The moving in thing has been tricky. We set a date for December…pushed it to January and then found out that he couldn’t get out of his lease until June. ARG! Each time we have had to push it back, I get more and more bummed. I’m trying to be patient and I don’t want to rush him into something before he is completely ready, but when I think about the amount of money we could be saving (and potentially putting aside to BUY a house) it makes me frustrated. Also, it doesn’t help that my friend and her boyfriend (the one who started dating a few months after me..met a guy after only three dates and they have been together happily since) are moving in together now. And he has two kids..you’d think they would be moving at a slower pace than us, but apparently I’m dating a damn GLACIER. I try sooooooooooo hard not to use them as a yardstick, but holy cow is THAT HARD.
Also, I need to stop comparing myself and my relationship to others. This is one of my favorite quotes and I need to remind myself of it so often that I should probably have it tattooed somewhere on my body. Like my forehead.
Speaking of the New Year..we spent that with my sis and her hubby, drinking cranberry martinis and playing Cards Against Humanity..The holidays were so much fun..my parents were in town from Georgia so we spent a lot of time with them..they are now officially in love with Josh and remind me gently not to mess this one up..thanks a lot guys 😉 …we spent Christmas morning with my family and the evening with his. So much family makes me positively giddy with happiness.
Next on the agenda is a surprise getaway to Charlottesville, VA for Valentine’s Day/Josh’s 36th birthday. I have been so sneaky about this and for a girl who finds it impossible to keep any kind of fun secret, I cannot believe I have been able to keep this from him. With the help of a good friend, I got awesome seats to the University of Virginia/Louisville men’s basketball game. Josh is borderline obsessed with UVA Basketball so I know he is going to flip. Both teams are ranked super highly right now (like I know anything about basketball lol) and it promises to be a fun game to watch. I also booked us a night at the Boar’s Head Inn.

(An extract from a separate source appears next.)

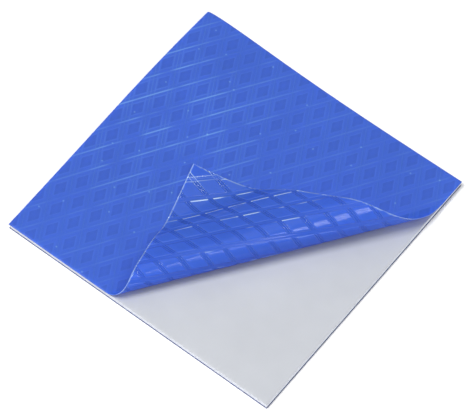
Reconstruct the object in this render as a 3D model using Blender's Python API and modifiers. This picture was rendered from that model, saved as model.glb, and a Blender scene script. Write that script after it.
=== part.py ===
"""Thermal pad sheet: a soft silicone pad between two embossed film liners.

The upper film is peeled from the near right corner and rolled back over the sheet.
Metres, +Z up. The origin is on the floor under the middle of the sheet.
"""
import math

import bmesh
import bpy
from mathutils import Vector

# Pad, a cut square of filled silicone
PAD_SIDE = 0.100
PAD_THICKNESS = 0.0015

# Films: the liner under the pad and the release film on it
LINER_THICKNESS = 0.0002
FILM_THICKNESS = 0.0002
FILM_OVERHANG = 0.0003
SEAT_GAP = 0.0003

# Hand cut edges: how far the left and the back edge swing out of a straight line
LEFT_BOW = 0.00065
BACK_BOW = 0.0005
LEFT_BOW_SKEW = 1.8
BACK_BOW_SKEW = 0.53
EDGE_POINTS = 14

# Peel line: where the film leaves the pad, as depths behind the peeled corner
FOLD_HEADING = math.radians(53.0)
PEEL_DEPTH_FRONT = 0.0498
PEEL_DEPTH_RIGHT = 0.0551

# Section of the roll and flap: arcs of a length and a turn in degrees, from the peel line on
FOLD_ARCS = (
    (0.004, 50.0),
    (0.007, 62.5),
    (0.005, 60.0),
    (0.004, 32.5),
    (0.008, -4.0),
    (0.008, 20.5),
    (0.008, -44.0),
    (0.014, -18.0),
)
ROLL_SCALE_FRONT = 0.65
ROLL_SCALE_RIGHT = 1.35

# Facets of the film
FLAT_STEP = 0.0100
ROLL_STEP = 0.0012
FLAP_STEP = 0.0030
CROSS_STEP = 0.0090
ROLL_ARC_COUNT = 4

FILM_SIDE = PAD_SIDE + 2 * FILM_OVERHANG
PAD_BOTTOM = LINER_THICKNESS + SEAT_GAP
PAD_TOP = PAD_BOTTOM + PAD_THICKNESS
FILM_MIDDLE = PAD_TOP + SEAT_GAP + FILM_THICKNESS / 2


def clear_scene():
    for thing in list(bpy.data.objects):
        bpy.data.objects.remove(thing, do_unlink=True)


def make_collection(name):
    collection = bpy.data.collections.new(name)
    bpy.context.scene.collection.children.link(collection)
    return collection


def make_material(name, colour, roughness):
    material = bpy.data.materials.new(name)
    material.use_nodes = True
    shader = material.node_tree.nodes["Principled BSDF"]
    shader.inputs["Base Color"].default_value = (*colour, 1.0)
    shader.inputs["Roughness"].default_value = roughness
    shader.inputs["Metallic"].default_value = 0.0
    return material


def bow(x, y, side):
    """Moves a point of a straight square of the given side to the hand cut outline."""
    across = x / side + 0.5
    up = y / side + 0.5
    left_swing = LEFT_BOW * math.sin(math.pi * max(up, 0.0) ** LEFT_BOW_SKEW)
    back_swing = BACK_BOW * math.sin(2 * math.pi * max(across, 0.0) ** BACK_BOW_SKEW)
    bowed_x = x - left_swing * (1 - across) ** 2 + LEFT_BOW / 2
    bowed_y = y + back_swing * up ** 2 - BACK_BOW / 2
    return bowed_x, bowed_y


def outline_points(side):
    """The cut outline, counter-clockwise from the left corner."""
    half = side / 2
    steps = [i / EDGE_POINTS for i in range(EDGE_POINTS)]
    front_and_right = [(-half, -half), (half, -half)]
    back = [(half - side * step, half) for step in steps]
    left = [(-half, half - side * step) for step in steps]
    return [bow(x, y, side) for x, y in front_and_right + back + left]


def make_sheet(name, side, bottom, thickness, material, collection):
    """A flat layer: the cut outline as a filled 2D curve with a thickness."""
    curve = bpy.data.curves.new(name, "CURVE")
    curve.dimensions = "2D"
    curve.fill_mode = "BOTH"
    curve.extrude = thickness / 2
    points = outline_points(side)
    spline = curve.splines.new("POLY")
    spline.points.add(len(points) - 1)
    for point, (x, y) in zip(spline.points, points):
        point.co = (x, y, 0.0, 1.0)
    spline.use_cyclic_u = True
    layer = bpy.data.objects.new(name, curve)
    layer.location.z = bottom + thickness / 2
    layer.data.materials.append(material)
    collection.objects.link(layer)
    return layer


def fold_axes():
    """Unit vectors along the fold and across it, towards the peeled corner."""
    along = Vector((math.cos(FOLD_HEADING), math.sin(FOLD_HEADING), 0.0))
    across = Vector((math.sin(FOLD_HEADING), -math.cos(FOLD_HEADING), 0.0))
    return along, across


def peeled_corner():
    x, y = bow(FILM_SIDE / 2, -FILM_SIDE / 2, FILM_SIDE)
    return Vector((x, y, 0.0))


def fold_ends():
    """Where the fold meets the front and the right edge, measured along it from the corner."""
    mean_depth = (PEEL_DEPTH_FRONT + PEEL_DEPTH_RIGHT) / 2
    front = -mean_depth / math.tan(FOLD_HEADING)
    right = mean_depth * math.tan(FOLD_HEADING)
    return front, right


def fold_section(run):
    """Reach across and rise of the film after a run of its length past the peel line."""
    reach = 0.0
    rise = 0.0
    angle = 0.0
    for index, (length, turn) in enumerate(FOLD_ARCS):
        last = index == len(FOLD_ARCS) - 1
        part = run if last else min(run, length)
        swept = math.radians(turn) * part / length
        radius = length / math.radians(turn)
        reach += radius * (math.sin(angle + swept) - math.sin(angle))
        rise += radius * (math.cos(angle) - math.cos(angle + swept))
        angle += swept
        run -= part
        if run <= 0.0:
            break
    return reach, rise


def bend(point):
    """Carries a point of the flat film over the roll."""
    along, across = fold_axes()
    corner = peeled_corner()
    offset = point - corner
    t = offset.dot(along)
    depth = -offset.dot(across)
    front, right = fold_ends()
    share = (t - front) / (right - front)
    peel_depth = PEEL_DEPTH_FRONT + (PEEL_DEPTH_RIGHT - PEEL_DEPTH_FRONT) * share
    scale = ROLL_SCALE_FRONT + (ROLL_SCALE_RIGHT - ROLL_SCALE_FRONT) * share
    run = peel_depth - depth
    if run <= 0.0:
        return point
    reach, rise = fold_section(run / scale)
    place = corner + along * t + across * (reach * scale - peel_depth)
    return Vector((place.x, place.y, point.z + rise * scale))


def steps_between(start, stop, step):
    count = max(1, round((stop - start) / step))
    return [start + (stop - start) * i / count for i in range(1, count + 1)]


def fold_cut_depths():
    """Depths of the cuts that run along the fold: close in the roll, wide on the flat."""
    scale = max(ROLL_SCALE_FRONT, ROLL_SCALE_RIGHT)
    deepest = max(PEEL_DEPTH_FRONT, PEEL_DEPTH_RIGHT)
    roll_end = deepest - scale * sum(length for length, _ in FOLD_ARCS[:ROLL_ARC_COUNT])
    flat_end = FILM_SIDE * (math.sin(FOLD_HEADING) + math.cos(FOLD_HEADING))
    return (
        steps_between(0.0, roll_end, FLAP_STEP)
        + steps_between(roll_end, deepest, ROLL_STEP)
        + steps_between(deepest, flat_end, FLAT_STEP)[:-1]
    )


def cut(mesh, place, normal):
    geometry = mesh.verts[:] + mesh.edges[:] + mesh.faces[:]
    bmesh.ops.bisect_plane(mesh, geom=geometry, plane_co=place, plane_no=normal, dist=1e-7)


def make_release_film(material, collection):
    """A square sheet cut along and across the fold, then bent and thickened."""
    along, across = fold_axes()
    half = FILM_SIDE / 2
    corner = Vector((half, -half, 0.0))
    mesh = bmesh.new()
    bmesh.ops.create_grid(mesh, x_segments=1, y_segments=1, size=half)
    for depth in fold_cut_depths():
        cut(mesh, corner - across * depth, across)
    low = -FILM_SIDE * math.cos(FOLD_HEADING)
    high = FILM_SIDE * math.sin(FOLD_HEADING)
    for t in steps_between(low, high, CROSS_STEP)[:-1]:
        cut(mesh, corner + along * t, along)
    for vertex in mesh.verts:
        x, y = bow(vertex.co.x, vertex.co.y, FILM_SIDE)
        vertex.co = bend(Vector((x, y, FILM_MIDDLE)))
    data = bpy.data.meshes.new("release_film")
    mesh.to_mesh(data)
    mesh.free()
    film = bpy.data.objects.new("release_film", data)
    film.data.materials.append(material)
    collection.objects.link(film)
    shell = film.modifiers.new("Film thickness", "SOLIDIFY")
    shell.thickness = FILM_THICKNESS
    shell.offset = 0.0
    film.data.shade_smooth()
    return film


def build():
    clear_scene()
    collection = make_collection("thermal_pad_sheet")
    liner_blue = make_material("liner_film", (0.05, 0.11, 0.47), 0.4)
    film_blue = make_material("release_film", (0.06, 0.14, 0.60), 0.3)
    pad_grey = make_material("silicone_pad", (0.60, 0.64, 0.67), 0.6)
    make_sheet("bottom_liner", FILM_SIDE, 0.0, LINER_THICKNESS, liner_blue, collection)
    make_sheet("thermal_pad", PAD_SIDE, PAD_BOTTOM, PAD_THICKNESS, pad_grey, collection)
    make_release_film(film_blue, collection)


build()
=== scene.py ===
"""Thermal pad sheet, dressed over its CAD frame.

A grey silicone pad lies between two blue embossed films. The upper one is peeled from
the near right corner and rolled back. Metres, +Z up, the same frame as the CAD model.
"""

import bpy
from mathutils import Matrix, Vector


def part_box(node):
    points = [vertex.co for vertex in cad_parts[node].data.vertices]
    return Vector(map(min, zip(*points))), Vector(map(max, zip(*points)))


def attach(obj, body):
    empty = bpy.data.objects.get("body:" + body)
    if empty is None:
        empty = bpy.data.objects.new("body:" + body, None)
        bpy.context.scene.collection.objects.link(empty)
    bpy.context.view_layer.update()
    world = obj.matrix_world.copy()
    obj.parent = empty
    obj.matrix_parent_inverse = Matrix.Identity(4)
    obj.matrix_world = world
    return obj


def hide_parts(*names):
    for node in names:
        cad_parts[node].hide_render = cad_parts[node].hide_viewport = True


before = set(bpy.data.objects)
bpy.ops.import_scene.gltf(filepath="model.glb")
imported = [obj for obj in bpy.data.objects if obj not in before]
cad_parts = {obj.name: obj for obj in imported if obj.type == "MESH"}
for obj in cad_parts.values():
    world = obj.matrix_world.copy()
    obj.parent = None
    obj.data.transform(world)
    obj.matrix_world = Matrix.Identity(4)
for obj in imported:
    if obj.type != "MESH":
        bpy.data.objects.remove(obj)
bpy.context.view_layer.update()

import math

import bmesh
import bpy
from mathutils import Matrix, Vector

bl_info = {
    "name": "Thermal Pad Sheet",
    "version": (1, 0, 0),
    "blender": (4, 5, 0),
    "location": "3D View > Sidebar > Thermal Pad",
    "description": "Adds a silicone thermal pad between embossed films, one film peeled back",
    "category": "Add Mesh",
}

MM = 0.001

# Outline of the sheet, cut by hand: how far two edges swing out of a straight line
PAD_SIDE = 100.0 * MM
FILM_SIDE = 100.57 * MM
LINER_SIDE = 100.35 * MM
LEFT_BOW = 0.65 * MM
BACK_BOW = 0.50 * MM
LEFT_BOW_SKEW = 1.8
BACK_BOW_SKEW = 0.53

# Heights of the layers: the pad sags towards its liner, and embossing holds the film off it
LINER_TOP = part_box("bottom_liner")[1].z
PAD_SAG = 0.2 * MM
PAD_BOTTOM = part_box("thermal_pad")[0].z - PAD_SAG
PAD_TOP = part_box("thermal_pad")[1].z
FILM_LOFT = 0.4 * MM
FILM_MIDDLE = PAD_TOP + FILM_LOFT

# Cut edges: the narrow strips along them, the pad's rounding, and how near counts as the edge
FILM_STRIP = 0.5 * MM
PAD_STRIP = 0.25 * MM
PAD_EDGE_DROP = 0.12 * MM
PAD_EDGE_REACH = 0.05 * MM
FILM_EDGE_REACH = 0.1 * MM

# Peel line and roll: depths behind the corner, then arcs of a length and a turn in degrees
FOLD_HEADING = math.radians(53.0)
PEEL_DEPTH_FRONT = 49.8 * MM
PEEL_DEPTH_RIGHT = 55.1 * MM
FOLD_ARCS = (
    (4 * MM, 50.0),
    (7 * MM, 62.5),
    (5 * MM, 60.0),
    (4 * MM, 32.5),
    (8 * MM, -4.0),
    (8 * MM, 20.5),
    (8 * MM, -44.0),
    (14 * MM, -18.0),
)
ROLL_SCALE_FRONT = 0.65
ROLL_SCALE_RIGHT = 1.35

# Length of film over which the embossing recovers its height next to the peel line
FREE_LENGTH = 6 * MM

# Embossing: two families of bands, each a pitch, the heading of its lines and a start, and
# how many cells the uncut web reaches to each side of the middle
BAND_A_PITCH = 6.436 * MM
BAND_A_HEADING = math.radians(57.66)
BAND_A_START = 0.0
BAND_B_PITCH = 6.262 * MM
BAND_B_HEADING = math.radians(118.19)
BAND_B_START = 0.77
CELL_REACH = 12

# Where a cell's bevel starts and ends, as shares of the pitch from the band's middle line:
# pressed flat between the band and the pad, and sprung back on the peeled film. The meshes
# have their lines at these shares. Cells grow shallow within a short way of a cut edge
PRESSED_BEVEL = (0.21, 0.28)
FREE_BEVEL = (0.10, 0.16)
MESH_OFFSETS = (-0.28, -0.21, -0.16, -0.10, 0.0, 0.10, 0.16, 0.21, 0.28, 0.50)
COARSE_OFFSETS = (-0.28, -0.21, 0.0, 0.21, 0.28, 0.50)
CELL_FADE = 1.0 * MM

# Sizes of the film's patterns: broad clouds in its blue, patches where painted glints show, the
# way from one speck of dust to the next, and the unevenness of thin film with its height
CLOUD_SIZE = 28 * MM
PATCH_SIZE = 9 * MM
DUST_SPACING = 13 * MM
FILM_GRAIN = 2.2 * MM
FILM_GRAIN_HEIGHT = 0.05 * MM

# Sizes of the pad's patterns
PAD_CLOUD_SIZE = 18 * MM
PAD_GRAIN = 0.8 * MM
PAD_GRAIN_HEIGHT = 0.02 * MM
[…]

This place is positively GORGEOUS!!
We are heading to one of my best friend’s little boy’s first birthday (you got all that?) and I’m going to pack him a bag, hide it in the trunk and then when we are heading home, take a detour…all the way to Charlottesville. EEEEEKKKKK I AM SO EXCITED I MIGHT PEE!!
Ok friends…I feel like you are mostly updated by now and I’m feeling a little less guilty for leaving you. I will keep you posted on the surprise trip and don’t worry…we’ll talk soon. (or rather, I’ll write and you’ll read..hopefully) tootles!